In a statement, Jefferson general counsel David F. Simon said the network had not yet seen the lawsuit and thus could not comment on it.
"If the claims made against [Jefferson] turn out to be similar to those brought against other health systems across the country," he said, "we believe they will ultimately be found to be without merit."
The suit says Jefferson improperly:
Charged uninsured patients grossly inflated prices for treatment.
Provided discounted care to companies and organizations connected with members of its board.
And engaged in aggressive, often abusive, tactics to collect payments from the uninsured.
"This is an effort by a group of trial lawyers to inappropriately paint with a broad brush institutions across the country," said Andrew Wigglesworth, president of the Delaware Valley Healthcare Council, which represents area hospitals.

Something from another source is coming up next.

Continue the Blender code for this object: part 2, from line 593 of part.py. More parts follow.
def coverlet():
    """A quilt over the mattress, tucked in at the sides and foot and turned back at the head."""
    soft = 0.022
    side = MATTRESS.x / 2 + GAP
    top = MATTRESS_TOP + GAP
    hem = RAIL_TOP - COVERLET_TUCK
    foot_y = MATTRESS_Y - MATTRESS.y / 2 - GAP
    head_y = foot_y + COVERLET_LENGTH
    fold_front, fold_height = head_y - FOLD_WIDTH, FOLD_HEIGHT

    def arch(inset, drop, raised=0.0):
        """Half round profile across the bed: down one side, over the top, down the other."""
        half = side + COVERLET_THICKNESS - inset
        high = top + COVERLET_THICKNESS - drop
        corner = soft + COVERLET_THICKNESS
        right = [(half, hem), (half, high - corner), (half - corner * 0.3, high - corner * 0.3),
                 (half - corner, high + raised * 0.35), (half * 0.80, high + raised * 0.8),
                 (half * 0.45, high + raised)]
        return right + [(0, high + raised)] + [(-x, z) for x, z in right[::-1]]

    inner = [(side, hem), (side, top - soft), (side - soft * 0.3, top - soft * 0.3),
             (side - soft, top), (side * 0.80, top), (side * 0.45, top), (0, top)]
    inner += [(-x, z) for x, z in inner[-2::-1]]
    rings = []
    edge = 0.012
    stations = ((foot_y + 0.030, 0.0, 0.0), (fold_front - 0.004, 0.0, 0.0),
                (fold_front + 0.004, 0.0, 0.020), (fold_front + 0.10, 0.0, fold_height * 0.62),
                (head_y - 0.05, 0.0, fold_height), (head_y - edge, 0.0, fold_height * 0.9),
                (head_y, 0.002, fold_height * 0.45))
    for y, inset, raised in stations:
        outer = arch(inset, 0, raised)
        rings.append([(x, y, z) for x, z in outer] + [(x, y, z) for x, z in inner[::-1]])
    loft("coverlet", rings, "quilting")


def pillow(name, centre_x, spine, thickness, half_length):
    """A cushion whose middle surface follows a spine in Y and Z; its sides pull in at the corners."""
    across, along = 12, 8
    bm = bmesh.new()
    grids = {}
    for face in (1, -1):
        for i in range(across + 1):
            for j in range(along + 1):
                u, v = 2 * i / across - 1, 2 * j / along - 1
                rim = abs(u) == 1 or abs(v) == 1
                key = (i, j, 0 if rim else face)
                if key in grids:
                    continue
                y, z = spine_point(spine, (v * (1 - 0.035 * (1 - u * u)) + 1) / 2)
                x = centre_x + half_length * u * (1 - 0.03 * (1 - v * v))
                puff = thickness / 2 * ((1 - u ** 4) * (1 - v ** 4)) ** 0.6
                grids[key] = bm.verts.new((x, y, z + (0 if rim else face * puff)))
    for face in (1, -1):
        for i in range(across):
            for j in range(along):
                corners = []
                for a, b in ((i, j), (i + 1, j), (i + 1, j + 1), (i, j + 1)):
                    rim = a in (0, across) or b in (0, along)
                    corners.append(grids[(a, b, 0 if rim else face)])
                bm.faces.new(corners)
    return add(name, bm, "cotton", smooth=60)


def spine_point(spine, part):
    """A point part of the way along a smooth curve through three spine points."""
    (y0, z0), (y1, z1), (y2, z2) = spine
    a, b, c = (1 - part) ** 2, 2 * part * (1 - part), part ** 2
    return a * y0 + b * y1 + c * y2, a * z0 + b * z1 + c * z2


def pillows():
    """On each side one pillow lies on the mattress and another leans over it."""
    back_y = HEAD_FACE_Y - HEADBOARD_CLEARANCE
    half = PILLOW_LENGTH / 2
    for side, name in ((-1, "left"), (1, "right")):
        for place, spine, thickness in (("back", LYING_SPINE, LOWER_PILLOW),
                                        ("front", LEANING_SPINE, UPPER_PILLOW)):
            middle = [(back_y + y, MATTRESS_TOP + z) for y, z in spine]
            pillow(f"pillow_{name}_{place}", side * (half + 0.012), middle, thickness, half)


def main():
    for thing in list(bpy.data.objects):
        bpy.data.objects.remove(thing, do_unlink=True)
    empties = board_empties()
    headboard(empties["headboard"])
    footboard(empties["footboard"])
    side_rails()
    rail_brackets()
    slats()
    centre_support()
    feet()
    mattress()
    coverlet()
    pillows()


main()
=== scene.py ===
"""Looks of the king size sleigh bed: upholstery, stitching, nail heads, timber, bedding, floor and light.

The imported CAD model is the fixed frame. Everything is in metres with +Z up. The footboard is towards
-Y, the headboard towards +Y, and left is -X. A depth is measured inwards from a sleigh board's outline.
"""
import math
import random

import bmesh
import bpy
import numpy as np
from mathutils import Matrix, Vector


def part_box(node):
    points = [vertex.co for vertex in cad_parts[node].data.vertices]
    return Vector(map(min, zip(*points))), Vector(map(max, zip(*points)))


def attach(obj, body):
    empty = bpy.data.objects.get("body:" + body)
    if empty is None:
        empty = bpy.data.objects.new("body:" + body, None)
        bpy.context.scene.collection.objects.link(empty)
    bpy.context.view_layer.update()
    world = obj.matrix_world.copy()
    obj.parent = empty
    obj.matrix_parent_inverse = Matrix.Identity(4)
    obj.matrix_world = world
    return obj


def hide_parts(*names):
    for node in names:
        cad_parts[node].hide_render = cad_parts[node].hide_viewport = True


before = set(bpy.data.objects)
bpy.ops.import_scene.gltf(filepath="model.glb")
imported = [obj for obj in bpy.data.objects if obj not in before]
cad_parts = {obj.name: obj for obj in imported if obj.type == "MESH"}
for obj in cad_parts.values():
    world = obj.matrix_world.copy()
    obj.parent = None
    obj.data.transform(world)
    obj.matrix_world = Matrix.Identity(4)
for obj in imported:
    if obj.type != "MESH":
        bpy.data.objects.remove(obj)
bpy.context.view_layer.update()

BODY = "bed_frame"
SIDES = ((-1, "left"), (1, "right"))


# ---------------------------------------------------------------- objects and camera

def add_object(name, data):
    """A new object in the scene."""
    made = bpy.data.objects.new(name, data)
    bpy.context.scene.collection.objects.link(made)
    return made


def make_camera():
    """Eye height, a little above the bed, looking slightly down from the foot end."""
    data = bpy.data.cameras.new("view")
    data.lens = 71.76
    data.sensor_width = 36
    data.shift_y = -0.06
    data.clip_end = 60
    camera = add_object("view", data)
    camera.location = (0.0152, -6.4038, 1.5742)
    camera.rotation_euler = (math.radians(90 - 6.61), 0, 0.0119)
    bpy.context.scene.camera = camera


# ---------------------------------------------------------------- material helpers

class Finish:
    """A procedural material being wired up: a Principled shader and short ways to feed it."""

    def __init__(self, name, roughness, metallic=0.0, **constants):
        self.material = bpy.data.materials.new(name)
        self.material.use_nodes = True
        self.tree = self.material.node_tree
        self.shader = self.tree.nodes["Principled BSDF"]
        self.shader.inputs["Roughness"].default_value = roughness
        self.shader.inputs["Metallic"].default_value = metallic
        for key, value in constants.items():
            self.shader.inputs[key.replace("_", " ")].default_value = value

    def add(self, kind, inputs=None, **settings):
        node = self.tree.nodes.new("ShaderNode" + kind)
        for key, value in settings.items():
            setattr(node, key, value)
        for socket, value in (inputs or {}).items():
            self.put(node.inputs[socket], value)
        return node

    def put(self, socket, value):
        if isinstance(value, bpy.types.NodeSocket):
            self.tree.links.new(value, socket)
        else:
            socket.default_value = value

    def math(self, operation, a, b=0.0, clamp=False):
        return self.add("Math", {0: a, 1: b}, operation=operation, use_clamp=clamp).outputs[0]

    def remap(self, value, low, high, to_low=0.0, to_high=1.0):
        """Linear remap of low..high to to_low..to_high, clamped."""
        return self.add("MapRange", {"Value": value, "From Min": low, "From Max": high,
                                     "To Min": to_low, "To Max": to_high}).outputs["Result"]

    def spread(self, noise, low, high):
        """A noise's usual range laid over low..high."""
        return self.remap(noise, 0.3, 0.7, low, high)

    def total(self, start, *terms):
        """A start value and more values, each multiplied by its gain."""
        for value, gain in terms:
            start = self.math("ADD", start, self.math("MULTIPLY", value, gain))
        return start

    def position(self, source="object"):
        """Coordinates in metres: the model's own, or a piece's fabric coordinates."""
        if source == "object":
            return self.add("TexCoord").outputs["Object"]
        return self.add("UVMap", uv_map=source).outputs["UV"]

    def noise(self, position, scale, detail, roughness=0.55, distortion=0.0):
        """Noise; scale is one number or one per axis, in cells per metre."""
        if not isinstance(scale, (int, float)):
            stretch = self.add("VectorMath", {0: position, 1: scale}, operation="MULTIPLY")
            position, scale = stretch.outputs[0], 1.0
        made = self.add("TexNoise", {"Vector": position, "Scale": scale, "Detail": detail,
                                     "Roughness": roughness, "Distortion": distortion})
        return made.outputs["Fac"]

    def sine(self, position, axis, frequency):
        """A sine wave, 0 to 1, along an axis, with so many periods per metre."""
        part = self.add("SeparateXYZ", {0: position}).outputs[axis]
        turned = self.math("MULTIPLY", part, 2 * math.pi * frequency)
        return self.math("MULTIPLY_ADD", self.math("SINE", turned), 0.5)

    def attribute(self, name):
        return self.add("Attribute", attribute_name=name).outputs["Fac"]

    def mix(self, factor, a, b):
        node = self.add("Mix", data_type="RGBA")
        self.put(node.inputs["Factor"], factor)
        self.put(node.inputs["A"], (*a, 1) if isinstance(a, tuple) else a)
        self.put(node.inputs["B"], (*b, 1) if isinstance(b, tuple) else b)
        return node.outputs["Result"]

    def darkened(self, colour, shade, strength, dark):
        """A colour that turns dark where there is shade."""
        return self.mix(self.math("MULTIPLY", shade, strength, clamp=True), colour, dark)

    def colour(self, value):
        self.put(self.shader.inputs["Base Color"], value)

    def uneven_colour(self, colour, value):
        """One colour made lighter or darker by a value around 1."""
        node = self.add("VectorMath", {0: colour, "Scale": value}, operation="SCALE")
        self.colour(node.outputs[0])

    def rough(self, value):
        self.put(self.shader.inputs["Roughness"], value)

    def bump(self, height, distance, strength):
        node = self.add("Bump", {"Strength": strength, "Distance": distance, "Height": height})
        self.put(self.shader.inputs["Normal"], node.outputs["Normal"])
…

"These claims don't fit the circumstances in Southeastern Pennsylvania," Wigglesworth added. "Moreover, hospitals did not create the problem and in fact are the only consistent safety net for uninsured people."
He noted Pennsylvania dedicated a significant portion of the state's share of the nationwide tobacco settlement to help hospitals pay for the uncompensated care. "Now it would appear that the same lawyers who sued the tobacco companies are seeking double recovery from us," he said.
As one of the lead private attorneys in the legal assault on the tobacco industry in the 1990s, Richard Scruggs of Mississippi helped win a $206 billion settlement for states.
According to Jefferson's financial statements for the year that ended on June 30, 2003, the Radnor-based health network provided about $94 million in charity care. Its revenue was $2.5 billion that fiscal year.